Nevertheless, despite there being talk of shifting the way juveniles are sentenced, the Wisconsin Supreme Court ruled that “sentencing a 14-year-old to life imprisonment without the possibility of parole for committing intentional homicide is not categorically unconstitutional.”6
Miller v. Alabama
The following year in Miller v. Alabama,7 the U.S. Supreme Court stated that “states cannot mandate life without parole sentences for juvenile offenders because such mandates don’t allow the court to assess mitigating factors unique to children, such as immaturity, family and home environment, and the possibility of rehabilitation.”8
However, this ruling did not affect crimes that reflect “irreparable corruption” – leaving state courts to make discretionary decisions regarding whether or not to impose a life sentence.9
After Miller, those following the Ninham case looked to Wisconsin to see if the decision would have any effect on Ninham’s life sentence. Since the U.S. Supreme Court “stopped short of saying that any sentence of life without parole for a juvenile is categorically unconstitutional,” courts still have the discretion to impose life without parole sentences for homicidal crimes.10
As a result, the ruling set forth in Ninham remains the current law in Wisconsin regarding life sentences for juvenile offenders: life sentencing is mandatory for a person convicted of a homicide and judges have the discretion to decide whether a person should have the possibility of parole or extended supervision.11
In Wisconsin
Currently in Wisconsin, 127 men are currently serving life sentences who were convicted of a homicide before the age of 18. Eight of them do not have the possibility of parole or extended supervision.

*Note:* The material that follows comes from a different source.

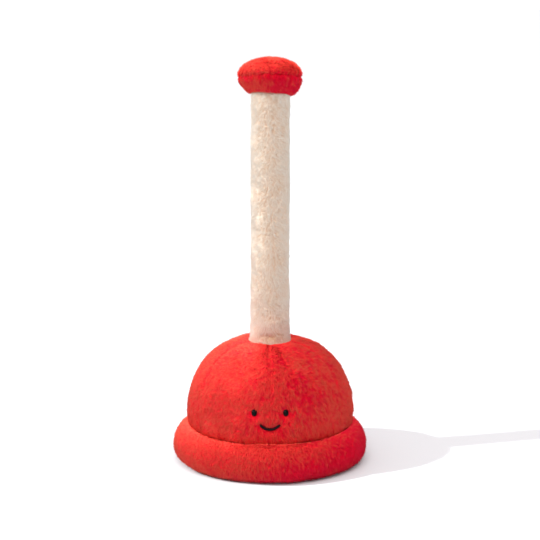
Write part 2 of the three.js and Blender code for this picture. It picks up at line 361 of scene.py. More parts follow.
def node_in(tree, kind, **settings):
    node = tree.nodes.new(kind)
    for key, value in settings.items():
        setattr(node, key, value)
    return node


def shader_group(name, inputs, outputs):
    """A shader node group. Each input is a colour or a number, and each output feeds the shader's input
    of the same name."""
    group = bpy.data.node_groups.new(name, "ShaderNodeTree")
    for label, value in inputs.items():
        kind = "NodeSocketColor" if isinstance(value, tuple) else "NodeSocketFloat"
        group.interface.new_socket(label, in_out="INPUT", socket_type=kind).default_value = value
    kinds = {"Base Color": "NodeSocketColor", "Roughness": "NodeSocketFloat", "Normal": "NodeSocketVector"}
    for label in outputs:
        group.interface.new_socket(label, in_out="OUTPUT", socket_type=kinds[label])
    return group, node_in(group, "NodeGroupInput").outputs, node_in(group, "NodeGroupOutput").inputs


def finished_with(material, group, **values):
    """Puts the group in the material with those inputs, its outputs linked to the shader."""
    tree = material.node_tree
    node = node_in(tree, "ShaderNodeGroup", node_tree=group)
    for label, value in values.items():
        node.inputs[label].default_value = (*value, 1) if isinstance(value, tuple) else value
    for output in node.outputs:
        tree.links.new(output, tree.nodes["Principled BSDF"].inputs[output.name])


def ranged(tree, value, low, high):
    """0 where the value is below low, 1 above high."""
    node = node_in(tree, "ShaderNodeMapRange")
    node.inputs["From Min"].default_value = low
    node.inputs["From Max"].default_value = high
    tree.links.new(value, node.inputs["Value"])
    return node.outputs["Result"]


def blended(tree, factor, a, b, blend_type="MIX"):
    node = node_in(tree, "ShaderNodeMix", data_type="RGBA", blend_type=blend_type)
    for label, value in {"Factor": factor, "A": a, "B": b}.items():
        if isinstance(value, (int, tuple)):
            node.inputs[label].default_value = value
        else:
            tree.links.new(value, node.inputs[label])
    return node.outputs["Result"]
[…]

Interestingly, 33 of them suffered from significant trauma during their childhoods. Significant childhood trauma includes “physical and sexual abuse or neglect; witnessing domestic violence; having parents or older siblings who abuse substances, have mental illness, or are engaged in crime; or some combination.”12 Childhood trauma affects a child’s ability to operate at a standard level during adolescence, which is relevant to a juvenile’s culpability.
In 2016, the U.S. Supreme Court decided Montgomery v. Louisiana,13 holding that
even if a court considers a child’s age before sentencing him or her to a lifetime in prison, that sentence still violates the Eighth Amendment for a child whose crime reflects “unfortunate yet transient immaturity.”14
However, the Wisconsin Supreme Court has declined to take jurisdiction in a few cases regarding life sentences, while the Court of Appeals has held that it is still bound by the holding in Ninham, that life sentences without the possibility of parole for juveniles is constitutional.15
Alternatives Are Needed
The idea that children are different from adults must be reflected in our criminal justice system here in Wisconsin.
One way to tackle the issue of juvenile mass incarceration is to focus less on retributive punishments, but instead, focus more on rehabilitative treatments for troubled adolescents, especially for those who have a history of childhood trauma.
Wisconsin needs to create alternatives to incarceration, since deterrence has been less effective for young adults. Rehabilitative programs that help with desistance include finding stability in an offender’s life, such as through employment. As reflected by the age-crime curve, crimes decline as people reach their mid-20s, and only a fraction of offenders become repeat offenders.
Therefore, Wisconsin should attempt to avoid imposing long-term sentences on juvenile offenders, since “desistence shows that incapacitation concerns do not support long sentences for young offenders because most will simply age out of crime.”16 Accordingly, Wisconsin should follow in the footsteps of states like West Virginia and Nevada, by creating review hearings to allow for parole or release hearings after 15 years for crimes not involving homicide and 20 years for crimes involving homicide.
It is possible for children to change and it is important to remember that children are capable of change – even for those who have committed atrocious crimes during adolescence.17
Endnotes
1 Josh Gupta-Kagan, “The Intersection between Young Adult Sentencing and Mass Incarceration,” Wis. L. Rev. 669, 671 (2018).
2 Tim Requarth, “Neuroscience Is Changing the Debate Over What Role Age Should Play in the Courts,” Newsweek, April 18, 2016; see also “Adjusting Juvenile Justice,” UCnet (May 28, 2014).
3 Adjusting Juvenile Justice, supra note 2.
4 Gupta-Kagan, supra note 1 at 672-73.
5 Joe Forward, “Supreme Court May Revisit Life Sentences Without Parole for Juveniles,” WisBar News, State Bar of Wisconsin, March 16, 2018.
6 Id.
7 567 U.S. 460 (2012)
8 Joe Forward, “Juvenile Law: Ban on Mandatory Juvenile Life Sentences Does Not Impact Wisconsin Law,” Rotunda Report, State Bar of Wisconsin, August 1, 2012.
9 Supreme Court May Revisit Life Sentences Without Parole for Juveniles, supra note 5.
10 Juvenile Law, supra note 7.
11 Id.; see also Eileen A. Hirsch & Martha K. Askins, “Juvenile Lifers: Reforming Extreme Sentences,” 92 Wis. Law, Jan. 9, 2019.
12 Id.
13 136 S. Ct. 718 (2016)
14 Hirsch & Askins, quoting Montgomery v. Louisiana, 136 S. Ct. 718, 734 (2016).
15 Id.
16 Gupta-Kagan, supra note 1 at 716-18, 721.
17 Hirsch and Askins, supra note 10, citing Montgomery, 136 S. Ct. 718 at 736.